Netflix, the PAS option for amusement


Kelantan Deputy Menteri Besar Mohd Amar Abdullah opens Pandora’s Box by advocating Netflix when trying to whitewash PAS Youth chief Ahmad Fadhli Shaari’s trip to the cinema. – The Malaysian Insight file pic, July 3, 2022.

Commentary by Mustafa K. Anuar

IN trying to deflect criticisms of PAS’ three-decade ban on cinemas in Kelantan, Deputy Menteri Besar Mohd Amar Abdullah argued that Kelantanese no longer needed cinemas as they could now have Netflix in their own living rooms as an option.

This statement came about in what seemed like his struggle to justify the act of his party’s Youth Wing chief Ahmad Fadhli Shaari watching the Mat Kilau movie – much acclaimed particularly by Malay nationalists – in a cinema in Kuala Lumpur recently.

Fadhli’s presence in the cinema jars with his strong stand in 2016 against having cinemas in Kelantan as he felt that such entertainment outlets could lead to social problems.

That is why his latest stance sparked an outcry on social media, smacking of double standards for, if it is wrong to be in a cinema in Kelantan, then it should be also wrong to do so elsewhere.

Despite the irony, Amar insisted that Fadhli showed that PAS did not block people from being entertained or watching films. Strange logic, this one.

In offering Netflix as an option, it is hoped that Amar is aware that not many Kelantanese can afford the subscription streaming service operated from the United States.

In short, a monthly fee for Netflix can be prohibitive in a state where the poverty rate is high, and where putting food on the table is more crucial than having the latest episode on a premium streaming service.

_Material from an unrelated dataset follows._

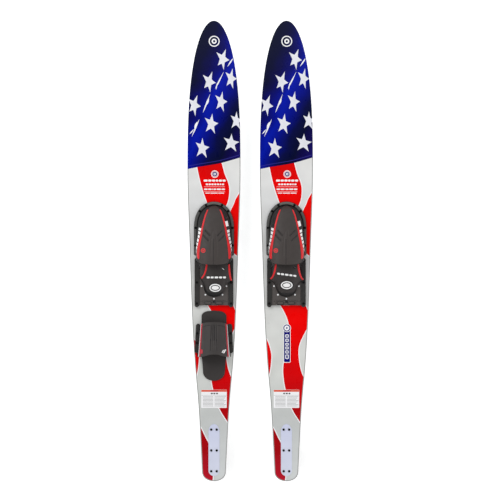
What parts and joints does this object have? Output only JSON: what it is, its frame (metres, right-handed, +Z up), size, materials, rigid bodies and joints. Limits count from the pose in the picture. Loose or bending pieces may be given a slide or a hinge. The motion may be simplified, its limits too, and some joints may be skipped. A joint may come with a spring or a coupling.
{
  "type": "water ski pair",
  "caption": "Pair of combo water skis with adjustable rubber boots, a rear toe strap on one ski, a flag-style top sheet and bolted tail fins.",
  "frame": {"origin": "on the floor under the middle of the pair, at the level of the fins' lowest edges", "axes": "+X across the pair to the right seen from the tails, +Y along the skis to the tips, +Z up out of the decks"},
  "size_m": [0.471, 1.727, 0.176],
  "materials": {
    "base": "moulded glass-filled composite base, smooth",
    "foam_core": "rigid closed-cell core foam",
    "top_sheet": "printed top sheet under clear gloss",
    "brass_insert": "plain brass",
    "black_plastic": "glass-filled nylon, fine moulded grain",
    "frame_plastic": "glass-filled nylon, satin",
    "grey_plastic": "moulded nylon, fine grain",
    "carriage_plate": "anodised sheet",
    "fin_plate": "satin white plastic",
    "black_screw": "black oxide machine screws",
    "boot_rubber": "moulded matt rubber",
    "red_trim": "coloured rubber edging",
    "foam_pad": "closed-cell foam with a fine texture",
    "steel": "stainless, brushed"
  },
  "bodies": {
    "left_ski": {"left_base_shell": "base", "left_core": "foam_core", "left_top_sheet": "top_sheet", "left_inserts": "brass_insert", "left_fin": "black_plastic", "left_fin_plate": "fin_plate", "left_fin_screws": "black_screw", "left_toe_frame": "frame_plastic", "left_frame_screws": "black_screw", "left_toe_cover": "boot_rubber", "left_toe_piping": "red_trim", "left_foot_pad": "foam_pad", "left_outer_rail": "black_plastic", "left_inner_rail": "black_plastic", "left_rail_screws": "black_screw", "left_rack": "steel", "left_rack_screws": "steel", "rear_foot_pad": "foam_pad", "rear_strap": "boot_rubber", "rear_strap_piping": "red_trim", "rear_outer_bracket": "black_plastic", "rear_inner_bracket": "black_plastic", "rear_bracket_screws": "black_screw"},
    "left_heel_carriage": {"left_carriage": "carriage_plate", "left_heel_pad": "foam_pad", "left_heel_cup": "boot_rubber", "left_heel_piping": "red_trim", "left_heel_retainer": "grey_plastic", "left_heel_rivets": "steel", "left_lever_pin": "steel"},
    "left_lock_lever": {"left_lock_lever": "black_plastic", "left_lever_spring": "steel"},
    "right_ski": {"right_base_shell": "base", "right_core": "foam_core", "right_top_sheet": "top_sheet", "right_inserts": "brass_insert", "right_fin": "black_plastic", "right_fin_plate": "fin_plate", "right_fin_screws": "black_screw", "right_toe_frame": "frame_plastic", "right_frame_screws": "black_screw", "right_toe_cover": "boot_rubber", "right_toe_piping": "red_trim", "right_foot_pad": "foam_pad", "right_outer_rail": "black_plastic", "right_inner_rail": "black_plastic", "right_rail_screws": "black_screw", "right_rack": "steel", "right_rack_screws": "steel"},
    "right_heel_carriage": {"right_carriage": "carriage_plate", "right_heel_pad": "foam_pad", "right_heel_cup": "boot_rubber", "right_heel_piping": "red_trim", "right_heel_retainer": "grey_plastic", "right_heel_rivets": "steel", "right_lever_pin": "steel"},
    "right_lock_lever": {"right_lock_lever": "black_plastic", "right_lever_spring": "steel"}
  },
  "joints": [
    {"name": "left_heel_slide", "type": "slide", "parent": "left_ski", "child": "left_heel_carriage", "axis": [0, 1, 0], "range_m": [0, 0.03]},
    {"name": "left_lever_hinge", "type": "hinge", "parent": "left_heel_carriage", "child": "left_lock_lever", "pos_m": [-0.136, -0.1875, 0.0919], "axis": [-1, 0, 0], "range_deg": [-8, 35], "stiffness_Nm_per_rad": 0.05, "springref_deg": -5.73},
    {"name": "right_heel_slide", "type": "slide", "parent": "right_ski", "child": "right_heel_carriage", "axis": [0, 1, 0], "range_m": [0, 0.03]},
    {"name": "right_lever_hinge", "type": "hinge", "parent": "right_heel_carriage", "child": "right_lock_lever", "pos_m": [0.136, -0.1875, 0.0919], "axis": [-1, 0, 0], "range_deg": [-8, 35], "stiffness_Nm_per_rad": 0.05, "springref_deg": -5.73},
    {"name": "right_ski_apart", "type": "slide", "parent": "left_ski", "child": "right_ski", "axis": [1, 0, 0], "range_m": [-0.05, 0.25]}
  ]
}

Moreover, Netflix enthusiasts in Kelantan, as in any other place, would need more than just electricity to get it going.

Unlike subscribers of Astro that now also offers Netflix, they would need an internet connection, which may be as difficult as getting clear water from the tap has been in Kelantan over the years.

Yet more importantly, we hope Amar is also aware that he has opened up a Pandora’s Box with his offering to the people of Kelantan.

For the uninitiated, including PAS members, Netflix offers a range of films and television shows, many of which are able to drop liberal jaws.

This is because the streaming service is able to bring into homes, among other interesting and informative fare, couples in compromising positions, irrespective of their sexual preferences, and climaxing in various languages, while viewers munch their kuaci or popcorn.

Sexual promiscuity at the click of the button, which is obviously not Shariah-compliant.

In other words, a PAS bent on banning many things has in effect opened up the floodgates to the “immorality” of supposedly devilish Western origin into Kelantan.

Of course, with the exception of the German Mercedes-Benz.

In a sense, Amar’s statement is an indirect admission that the world has been made borderless particularly by the internet, so that audio-visual materials need not be contained and delivered within a physical space, such as a cinema, where you spend one or two hours watching a film.

However, this also means that even without cinemas, social problems can still occur in Kelantan, which is already known to have issues of drug addiction, rape, incest, HIV infection, domestic violence and divorce.

While you may argue that such social issues also exist in other parts of the country, the fact that they persist in Kelantan under the watch of a nanny apparatus should make us wonder whether there are underlying causes that might have been neglected or overlooked.

For instance, poverty and unemployment could lead to various social problems, such as drug use, rape, incest and other forms of escapism that might not be kosher.

Of course, this does not necessarily imply that morally questionable activities are the preserve of the dispossessed. Corruption, for example, can also tempt the powerful and the well-to-do despite religious upbringing.

Netflix may well be an escapism that the state government can do without. – July 3, 2022.